Forgetting to true-up after a salary revision or a bonus payout. The moment a known number changes, the annual projection must be redone, or the employee ends up with a large deduction stacked into the final months.
Applying old-regime deductions to new-regime employees. On the new regime, 80C and HRA exemption simply do not apply, and accidentally allowing them understates the TDS.
Missing the deposit and return deadlines. Deducting correctly is only half the job. The tax must be deposited by the seventh of the following month, and the quarterly return filed on time, or interest and late fees kick in.

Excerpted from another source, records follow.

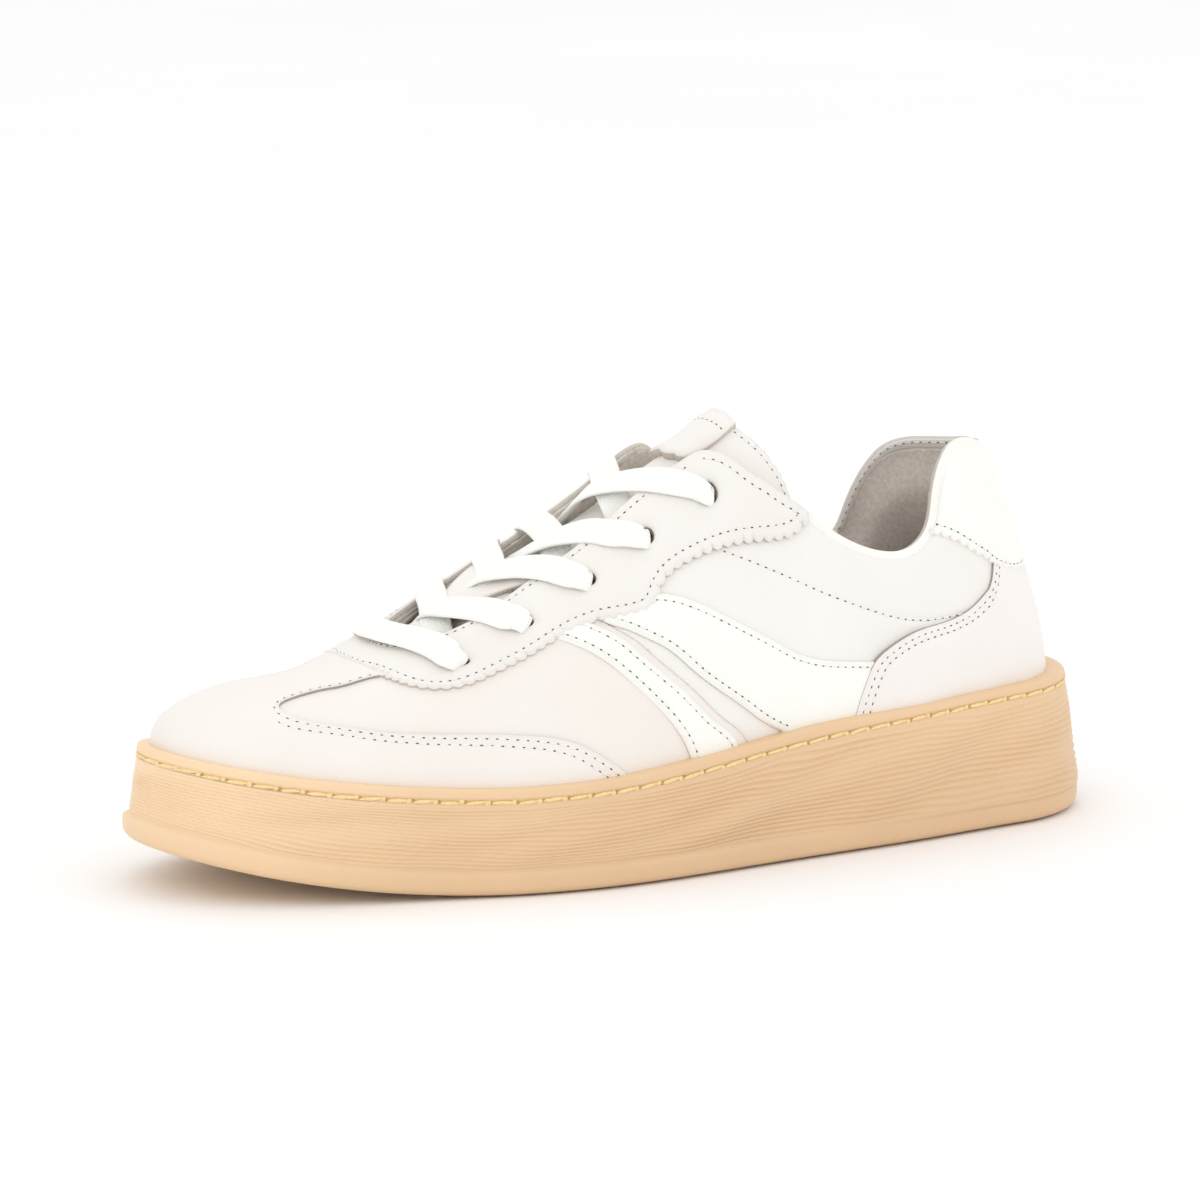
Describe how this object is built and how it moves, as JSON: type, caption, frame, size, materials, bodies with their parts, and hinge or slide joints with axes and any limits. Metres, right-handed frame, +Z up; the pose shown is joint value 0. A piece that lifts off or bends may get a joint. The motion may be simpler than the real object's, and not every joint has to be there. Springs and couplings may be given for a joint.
{
  "type": "court shoe",
  "caption": "Low left court shoe with laced leather upper, gum cupsole, toe and heel overlays and side stripes, toe that bends and tongue tip that folds.",
  "frame": {"origin": "on the ground, under the middle of the shoe's bounding box", "axes": "+X towards the lateral (outer) side, -Y towards the toe, +Z up"},
  "size_m": [0.1037, 0.2749, 0.1092],
  "materials": {
    "gum_rubber": "matte",
    "sole_thread": "matte",
    "filler_foam": "matte",
    "board": "matte",
    "footbed_suede": "matte",
    "toe_leather": "satin",
    "facing_leather": "satin",
    "counter_leather": "satin",
    "panel_leather": "satin",
    "stripe_leather": "satin",
    "edge_leather": "satin",
    "lining_suede": "matte",
    "stiffener_sheet": "matte",
    "padding_foam": "matte",
    "reinforcing_tape": "matte",
    "lace_cotton": "matte"
  },
  "bodies": {
    "rearfoot": {"outsole_rearfoot": "gum_rubber", "sole_stitching": "sole_thread", "heel_filler": "filler_foam", "insole_board": "board", "footbed": "footbed_suede", "vamp": "toe_leather", "toe_overlay": "toe_leather", "eyestay": "facing_leather", "heel_counter_overlay": "counter_leather", "heel_tab": "panel_leather", "collar_binding": "edge_leather", "quarter_lateral": "panel_leather", "quarter_medial": "panel_leather", "narrow_stripe_lateral": "stripe_leather", "narrow_stripe_medial": "stripe_leather", "wide_stripe_lateral": "stripe_leather", "wide_stripe_medial": "stripe_leather", "vamp_lining": "lining_suede", "quarter_lining_lateral": "lining_suede", "quarter_lining_medial": "lining_suede", "heel_stiffener": "stiffener_sheet", "collar_foam": "padding_foam", "eyelet_backing_lateral": "reinforcing_tape", "eyelet_backing_medial": "reinforcing_tape", "tongue": "panel_leather", "tongue_foam": "padding_foam", "tongue_lining": "lining_suede", "lace": "lace_cotton"},
    "forefoot": {"outsole_forefoot": "gum_rubber", "toe_puff": "stiffener_sheet"},
    "tongue_tip": {"tongue_label": "panel_leather"}
  },
  "joints": [
    {"name": "toe_flex", "type": "hinge", "parent": "rearfoot", "child": "forefoot", "pos_m": [0, -0.0575, 0.027], "axis": [-1, 0, 0], "range_deg": [0, 30], "stiffness_Nm_per_rad": 1, "deforming": ["vamp", "toe_overlay", "vamp_lining", "insole_board", "footbed", "sole_stitching", "eyestay", "lace", "tongue", "tongue_foam", "tongue_lining", "eyelet_backing_lateral", "eyelet_backing_medial"]},
    {"name": "tongue_tip_fold", "type": "hinge", "parent": "rearfoot", "child": "tongue_tip", "pos_m": [0, 0.0105, 0.098], "axis": [1, 0, 0], "range_deg": [-10, 35], "stiffness_Nm_per_rad": 0.02, "deforming": ["tongue", "tongue_foam", "tongue_lining"]}
  ]
}
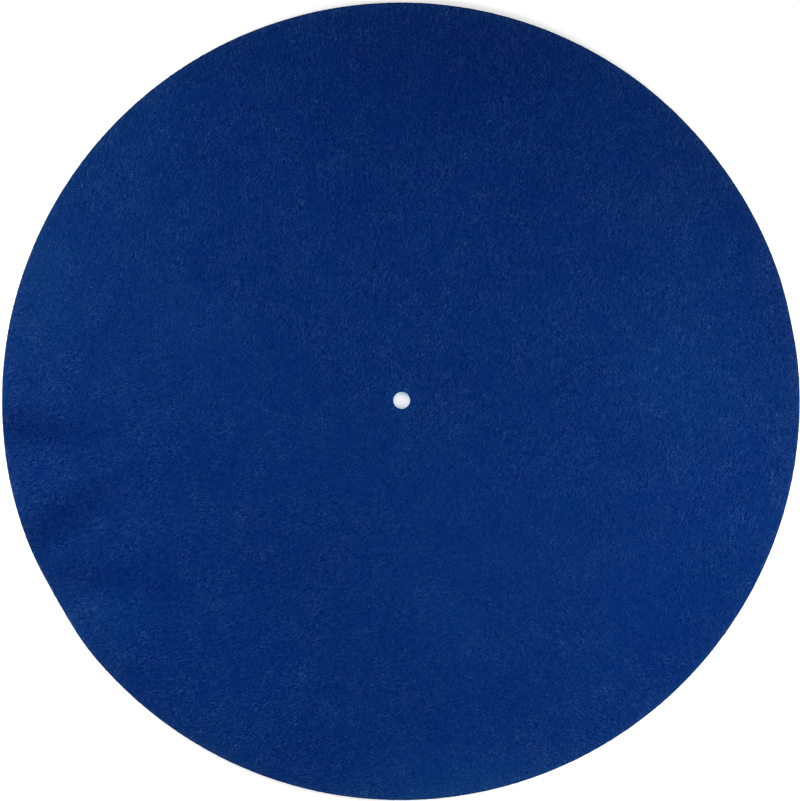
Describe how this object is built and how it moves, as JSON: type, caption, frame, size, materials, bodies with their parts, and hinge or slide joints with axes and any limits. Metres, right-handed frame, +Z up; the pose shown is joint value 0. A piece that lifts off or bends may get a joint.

How a unified system handles this
The reason TDS goes wrong so often is that the inputs live in different places. Salary structures sit in payroll, investment declarations come in through some HR portal or an email thread, salary revisions get approved somewhere else, and bonuses are decided by finance. When these are stitched together manually, the projection is only as current as the last time someone updated the spreadsheet.
When payroll, salary structures, tax declarations and the general ledger all sit on a single database, the TDS engine always works off live data. An approved salary revision instantly flows into the annual projection. A submitted investment declaration updates the regime comparison without anyone re-keying it. The deduction stays correct month to month because nothing has to be synced across tools. This is the core idea behind how Helion handles statutory compliance — one source of truth, so the tax number is always computed off the real, current picture rather than a stale copy.
If you are evaluating how to run payroll for a growing team across multiple entities without the month-end reconciliation scramble, this is exactly the problem worth solving first.
This guide reflects the position under the Income Tax Act, 2025, applicable to income earned during FY 2026–27 (Tax Year 2026–27). Tax slabs, rebate and standard deduction figures are as set in Budget 2025 and carried forward. This is general information for employers and not a substitute for advice from a qualified chartered accountant on your specific situation.